* What this task involves
Present each line of the entries below that holds the word "with".

Object data in JSON
____

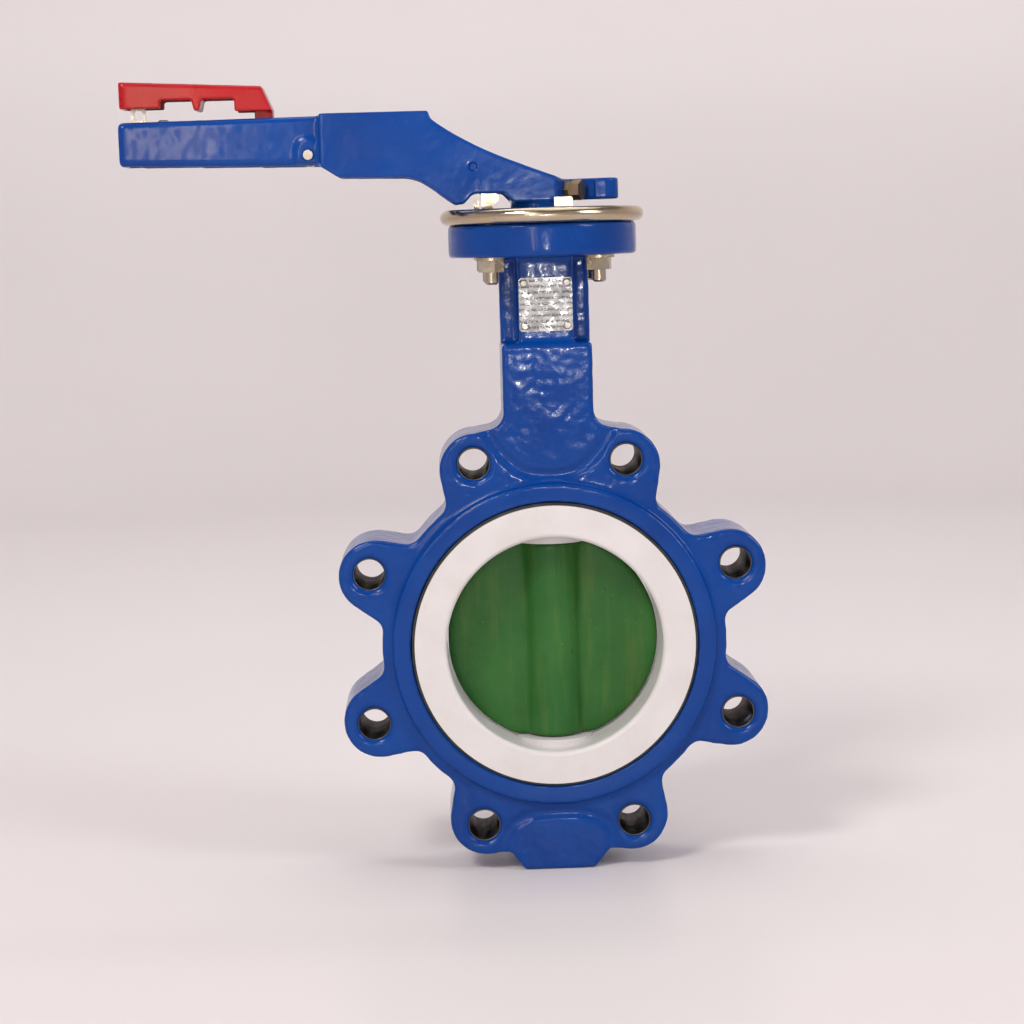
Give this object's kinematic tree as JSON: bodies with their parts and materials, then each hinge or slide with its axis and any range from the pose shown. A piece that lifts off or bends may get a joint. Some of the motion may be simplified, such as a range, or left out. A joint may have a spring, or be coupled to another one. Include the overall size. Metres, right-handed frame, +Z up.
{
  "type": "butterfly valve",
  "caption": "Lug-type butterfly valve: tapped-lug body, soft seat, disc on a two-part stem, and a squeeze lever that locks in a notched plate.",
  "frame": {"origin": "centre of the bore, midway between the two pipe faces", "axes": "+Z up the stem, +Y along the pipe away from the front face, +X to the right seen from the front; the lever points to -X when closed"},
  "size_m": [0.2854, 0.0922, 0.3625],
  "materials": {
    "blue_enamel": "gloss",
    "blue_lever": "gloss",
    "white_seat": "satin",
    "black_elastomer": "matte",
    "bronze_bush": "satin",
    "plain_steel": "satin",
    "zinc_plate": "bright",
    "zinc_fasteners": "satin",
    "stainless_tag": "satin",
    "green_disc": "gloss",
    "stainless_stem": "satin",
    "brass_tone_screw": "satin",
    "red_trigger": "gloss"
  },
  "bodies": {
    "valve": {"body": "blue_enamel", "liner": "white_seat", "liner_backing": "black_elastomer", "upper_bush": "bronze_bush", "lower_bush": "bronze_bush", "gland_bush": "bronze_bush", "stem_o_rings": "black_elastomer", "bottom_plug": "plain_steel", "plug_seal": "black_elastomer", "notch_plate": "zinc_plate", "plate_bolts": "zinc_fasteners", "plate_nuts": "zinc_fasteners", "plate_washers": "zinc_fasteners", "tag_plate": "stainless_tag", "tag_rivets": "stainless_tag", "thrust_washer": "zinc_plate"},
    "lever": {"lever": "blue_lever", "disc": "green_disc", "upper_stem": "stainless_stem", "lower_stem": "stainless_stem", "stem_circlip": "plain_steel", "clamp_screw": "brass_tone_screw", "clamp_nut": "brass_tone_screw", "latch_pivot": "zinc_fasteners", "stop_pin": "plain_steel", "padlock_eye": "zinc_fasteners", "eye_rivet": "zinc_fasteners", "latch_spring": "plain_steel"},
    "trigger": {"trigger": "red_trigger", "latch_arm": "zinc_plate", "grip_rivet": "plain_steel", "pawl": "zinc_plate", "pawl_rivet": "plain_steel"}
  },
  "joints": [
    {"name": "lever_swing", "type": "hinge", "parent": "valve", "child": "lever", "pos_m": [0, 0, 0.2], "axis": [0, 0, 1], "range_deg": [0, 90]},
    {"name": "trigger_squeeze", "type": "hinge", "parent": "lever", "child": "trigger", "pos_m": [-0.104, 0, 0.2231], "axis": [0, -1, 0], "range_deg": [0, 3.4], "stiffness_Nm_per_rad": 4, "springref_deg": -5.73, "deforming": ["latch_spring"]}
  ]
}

____

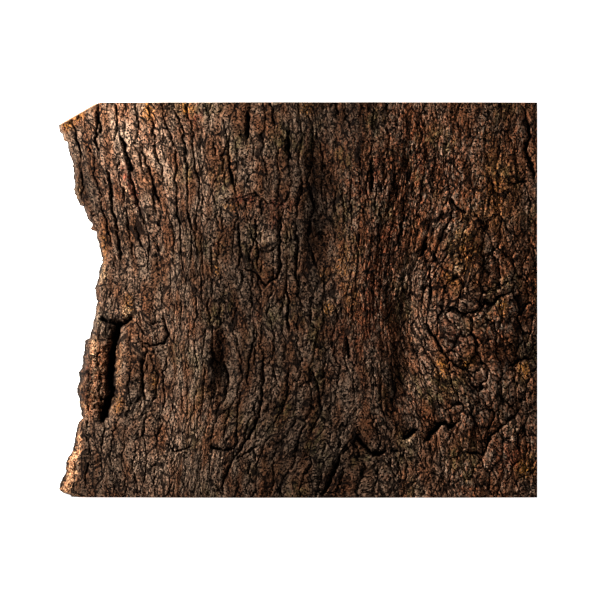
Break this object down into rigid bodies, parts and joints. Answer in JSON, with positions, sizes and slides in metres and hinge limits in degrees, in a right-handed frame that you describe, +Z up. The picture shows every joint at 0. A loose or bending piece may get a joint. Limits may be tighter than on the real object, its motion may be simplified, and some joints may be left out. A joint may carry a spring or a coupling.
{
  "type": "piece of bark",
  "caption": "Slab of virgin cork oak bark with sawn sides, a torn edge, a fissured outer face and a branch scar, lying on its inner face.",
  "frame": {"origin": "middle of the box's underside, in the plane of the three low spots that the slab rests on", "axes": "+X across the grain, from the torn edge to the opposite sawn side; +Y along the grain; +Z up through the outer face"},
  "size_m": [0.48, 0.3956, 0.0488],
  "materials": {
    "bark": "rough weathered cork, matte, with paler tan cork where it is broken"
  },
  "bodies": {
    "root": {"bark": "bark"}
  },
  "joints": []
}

____

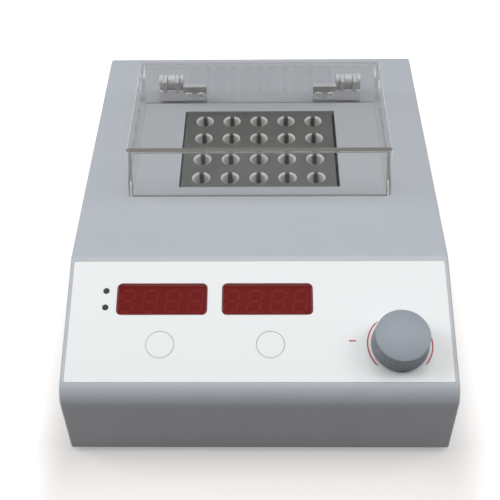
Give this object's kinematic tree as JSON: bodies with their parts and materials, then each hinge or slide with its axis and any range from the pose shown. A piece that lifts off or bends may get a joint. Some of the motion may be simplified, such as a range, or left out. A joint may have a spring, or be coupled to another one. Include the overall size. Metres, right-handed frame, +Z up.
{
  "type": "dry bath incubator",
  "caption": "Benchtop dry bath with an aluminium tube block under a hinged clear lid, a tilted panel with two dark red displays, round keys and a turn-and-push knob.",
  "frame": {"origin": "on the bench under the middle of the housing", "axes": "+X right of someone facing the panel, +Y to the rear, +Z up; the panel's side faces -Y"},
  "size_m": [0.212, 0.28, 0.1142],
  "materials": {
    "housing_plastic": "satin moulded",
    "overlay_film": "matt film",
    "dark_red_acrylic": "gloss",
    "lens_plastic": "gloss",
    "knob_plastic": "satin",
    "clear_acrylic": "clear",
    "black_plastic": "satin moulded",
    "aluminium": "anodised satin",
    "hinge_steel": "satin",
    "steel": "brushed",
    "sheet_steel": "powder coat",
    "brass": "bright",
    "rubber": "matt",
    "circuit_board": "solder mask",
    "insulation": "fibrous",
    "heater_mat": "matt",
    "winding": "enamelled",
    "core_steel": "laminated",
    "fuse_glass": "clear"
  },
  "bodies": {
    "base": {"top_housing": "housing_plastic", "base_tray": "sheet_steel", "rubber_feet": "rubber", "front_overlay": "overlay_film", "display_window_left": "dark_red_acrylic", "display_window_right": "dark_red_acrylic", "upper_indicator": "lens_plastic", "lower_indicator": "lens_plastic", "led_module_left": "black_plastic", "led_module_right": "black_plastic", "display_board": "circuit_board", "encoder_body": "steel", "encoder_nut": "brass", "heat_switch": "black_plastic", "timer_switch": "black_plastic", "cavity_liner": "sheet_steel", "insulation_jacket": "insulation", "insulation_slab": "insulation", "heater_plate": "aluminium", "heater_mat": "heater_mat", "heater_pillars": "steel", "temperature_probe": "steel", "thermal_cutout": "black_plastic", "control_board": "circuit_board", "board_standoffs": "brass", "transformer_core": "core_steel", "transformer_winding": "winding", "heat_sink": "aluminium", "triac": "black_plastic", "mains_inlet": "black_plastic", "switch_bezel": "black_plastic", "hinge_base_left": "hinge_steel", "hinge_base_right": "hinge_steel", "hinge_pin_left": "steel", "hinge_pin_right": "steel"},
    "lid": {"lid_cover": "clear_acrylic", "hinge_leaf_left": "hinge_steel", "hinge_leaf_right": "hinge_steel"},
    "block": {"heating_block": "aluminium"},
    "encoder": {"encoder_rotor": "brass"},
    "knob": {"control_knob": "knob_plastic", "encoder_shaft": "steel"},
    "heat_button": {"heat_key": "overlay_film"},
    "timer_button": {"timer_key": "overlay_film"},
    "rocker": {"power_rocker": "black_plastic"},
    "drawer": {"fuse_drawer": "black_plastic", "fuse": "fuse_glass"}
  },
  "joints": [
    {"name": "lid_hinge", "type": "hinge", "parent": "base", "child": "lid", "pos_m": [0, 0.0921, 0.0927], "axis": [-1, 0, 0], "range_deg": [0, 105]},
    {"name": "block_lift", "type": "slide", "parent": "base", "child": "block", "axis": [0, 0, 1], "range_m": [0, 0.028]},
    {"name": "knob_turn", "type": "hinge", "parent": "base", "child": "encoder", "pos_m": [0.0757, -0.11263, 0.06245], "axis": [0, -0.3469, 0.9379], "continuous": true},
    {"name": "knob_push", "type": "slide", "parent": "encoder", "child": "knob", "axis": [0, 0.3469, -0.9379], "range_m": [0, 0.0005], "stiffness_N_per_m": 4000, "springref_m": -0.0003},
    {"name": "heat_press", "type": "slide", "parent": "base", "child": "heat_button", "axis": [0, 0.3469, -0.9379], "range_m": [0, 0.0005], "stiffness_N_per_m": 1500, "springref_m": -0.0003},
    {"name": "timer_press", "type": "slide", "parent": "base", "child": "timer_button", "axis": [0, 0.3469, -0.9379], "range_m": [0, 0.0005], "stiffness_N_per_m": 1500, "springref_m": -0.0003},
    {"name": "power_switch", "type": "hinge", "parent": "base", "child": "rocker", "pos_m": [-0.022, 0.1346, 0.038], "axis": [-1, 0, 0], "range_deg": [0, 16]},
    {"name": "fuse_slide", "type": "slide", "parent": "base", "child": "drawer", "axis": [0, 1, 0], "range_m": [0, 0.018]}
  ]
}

____

* Solution for this problem
Give this object's kinematic tree as JSON: bodies with their parts and materials, then each hinge or slide with its axis and any range from the pose shown. A piece that lifts off or bends may get a joint. Some of the motion may be simplified, such as a range, or left out. A joint may have a spring, or be coupled to another one. Include the overall size. Metres, right-handed frame, +Z up.
Break this object down into rigid bodies, parts and joints. Answer in JSON, with positions, sizes and slides in metres and hinge limits in degrees, in a right-handed frame that you describe, +Z up. The picture shows every joint at 0. A loose or bending piece may get a joint. Limits may be tighter than on the real object, its motion may be simplified, and some joints may be left out. A joint may carry a spring or a coupling.
  "caption": "Slab of virgin cork oak bark with sawn sides, a torn edge, a fissured outer face and a branch scar, lying on its inner face.",
    "bark": "rough weathered cork, matte, with paler tan cork where it is broken"
Give this object's kinematic tree as JSON: bodies with their parts and materials, then each hinge or slide with its axis and any range from the pose shown. A piece that lifts off or bends may get a joint. Some of the motion may be simplified, such as a range, or left out. A joint may have a spring, or be coupled to another one. Include the overall size. Metres, right-handed frame, +Z up.
  "caption": "Benchtop dry bath with an aluminium tube block under a hinged clear lid, a tilted panel with two dark red displays, round keys and a turn-and-push knob.",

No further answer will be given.